Cosa vuol dire essere indipendenti?
“Essere indipendenti significa scommettere su se stessi ed è durissima, perché alle spalle non hai capitali con i quali oggi gli artisti possono fare tanta promozione, non hai majors blasonate o sponsor. Noi con poco abbiamo fatto dei miracoli. Non ci fermeremo. Abbiamo passione e continuiamo a sperimentare, produrre e spingere l'arte residente in tutte le sue forme”.
Ci sono novità in casa Sa Razza? Dischi in arrivo?
“Sa Razza resta ancora oggi un nome importante. Ci tengo a raccontare questa esperienza, proteggerla e conservare la sua memoria storica ma Sa Razza oggi è ancora una realtà. Non mi è mai piaciuto il concetto di musica da museo. 'Stiamo Giù reload', brano voluto da Kumalibre con produzione Rhamez è la testimonianza che con Ruido abbiamo voluto tornare sul beat. Ci sono dei progetti in corso ma il nostro stile è quello di parlare con i fatti, quindi si dovrà aspettare. La reunion di Wessisla messa in campo due anni fa ci ha dato un bell’impulso”.

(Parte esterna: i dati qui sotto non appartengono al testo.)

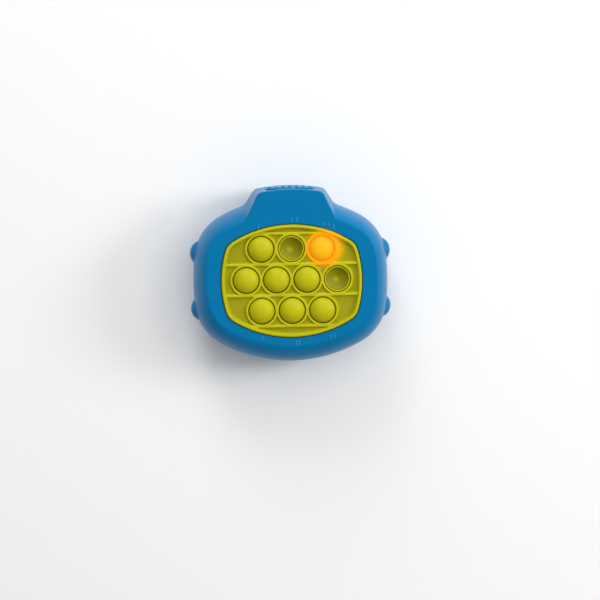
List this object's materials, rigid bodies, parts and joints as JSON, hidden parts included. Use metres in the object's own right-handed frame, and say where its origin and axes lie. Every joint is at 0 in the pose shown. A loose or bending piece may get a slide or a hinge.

Segue la scena sarda. Chi le piace?
“Mi piace letteralmente divorare tonnellate di musica. La ricerca fa parte del mio lavoro da artista. Non ho limiti, cerco di ascoltare tutto anche ciò che non mi piace. La cosiddetta scena Rap sarda la trovo un poco povera di sperimentazione ma sempre ricca e attiva. Mi piacerebbe ci sia sempre di più quell'unione che porta a collaborare. Oggi c'è una certa solitudine artistica che non facilita la crescita di nuovi progetti. Ci sono tanti artisti che mi piacciono ma preferisco non fare nomi o classifiche. Chi fa bene lo sa, chi produce roba interessante e un bel messaggio merita sempre di ottenere risultati”.